I volunteer at Mermaids because I want trans youth to have so much bigger dreams. I want trans youth to not just hope, but to know that their future is so joyful. The first trans person I met is now a 36-year-old trans woman. I met her when I was 10, when I didn’t know that ‘being trans’ was an option. Alice was, and is still, the person who showed me a future is possible as a trans person.

I volunteer for Mermaids because I want young people to know that that future exists. I want them to know there are people advocating for and standing by them while they build their futures, and that doing that is an immense privilege.

Getting to exist as ‘just another’ trans person, surrounded by other ‘just another’ trans persons is an experience I rarely get, and so many young people commented on how important this part of the day was for them.
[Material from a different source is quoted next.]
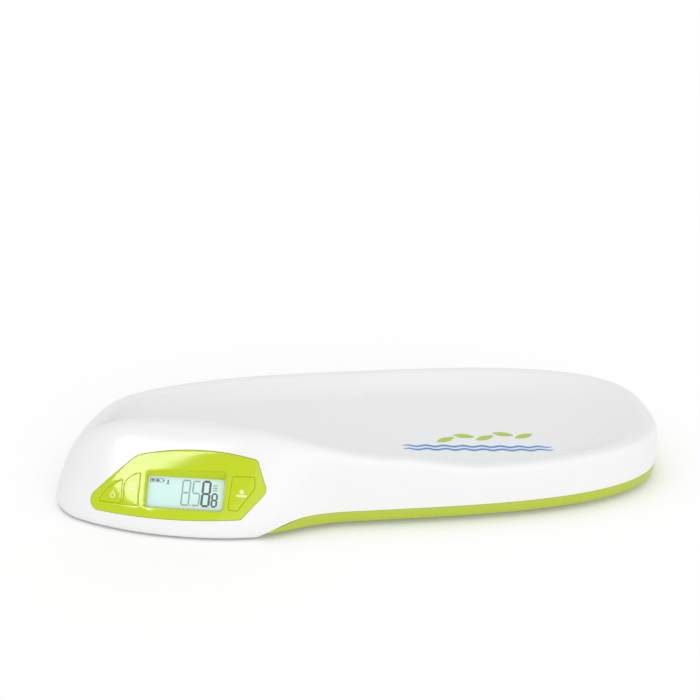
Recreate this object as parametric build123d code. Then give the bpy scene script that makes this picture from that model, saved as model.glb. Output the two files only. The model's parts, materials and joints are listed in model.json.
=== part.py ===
from build123d import *
import functools
import math
import os

# Digital baby weighing scale: a white tray with a console hood on its front head-end corner, on a green
# base with four load-cell feet. Millimetres. +X points to the foot end, -Y to the console, +Z up, and
# Z = 0 is the floor under the foot pads.

# Outline of the housing, seen from above
FOOT_REACH = 280.0
HEAD_REACH = 311.0
HALF_WIDTH = 136.5
FOOT_SQUARENESS = 2.9
HEAD_SQUARENESS = 3.0
HEAD_SHEAR = 0.24

# Heights of the tray
RIM_HEIGHT = 54.0
HOOD_RISE = 37.0
WIDEST_HEIGHT = 17.0
TOE_HEIGHT = 36.8
BED_HEIGHT = 34.0
BED_SAG = 1.4
BED_Y = 5.0

# Rim and walls of the tray
RIM_WIDTH = 9.0
HOOD_EXTRA_RIM = 4.0
SIDE_SLOPE = 24.0
FOOT_SLOPE = 34.0
HEAD_SLOPE = -9.0
SHOULDER_INSET = 16.0

# Console hood
PANEL_TURN = 14.5
PANEL_LEAN = 33.0
HOOD_FORWARD = 20.0
HOOD_BACK = 39.0

# Moulding
WALL = 2.5
JOINT_HEIGHT = 17.0
SKIRT_HEIGHT = 2.4
JOINT_GAP = 0.3
LIP_CLEARANCE = 0.3
LIP_WALL = 2.2
LIP_RISE = 4.0
NOTCH_SHIFT = (-16.0, 2.8)
NOTCH_SIZE = (153.0, 75.0)
NOTCH_LOW = 12.2
UNDERSIDE = 6.0
FLOOR_THICKNESS = 2.5
FLOOR = UNDERSIDE + FLOOR_THICKNESS
FRONT_STEP = -80.0
BACK_STEP = -175.0
STEP_LENGTH = 51.0
STEP_MIDDLE = 0.67
STEP_STEEPNESS = (0.6, 1)

# Panel and display, in the panel's own plane: X to the right, Y up the slope, Z out of the face
PANEL_CENTRE = (-194.5, -127.8, 39.9)
PRISM_LOW = -22.0
PRISM_HIGH = 24.0
PANEL_GAP = 0.15
SEAT_GAP = 0.1
LEDGE = 3.0
LEDGE_WALL = 1.5
TIP = (-105.0, -15.1)
PANEL_LOW = (-8.0, -24.8)
LOW_RIGHT = (53.0, -20.9)
RIGHT = (75.5, 6.0)
TOP_RIGHT = (65.0, 33.8)
PANEL_TOP = (7.0, 40.6)
TOP_LEFT = (-50.0, 33.5)
TIP_RADIUS = 10.0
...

Even if everything pre-prepared had suddenly not been able to happen, the day would still have been a success. This is because, at the heart of it, the day was about empowering trans youth.

Watching friendships form, smiles slowly appear, young people realising they could ask people to use whatever name they’d like for them, overhearing conversations about what advocacy everyone present was doing just by existing.

Seeing these young people being joyfully trans has given me all the strength and hope I need to continue uplifting them and living authentically as trans.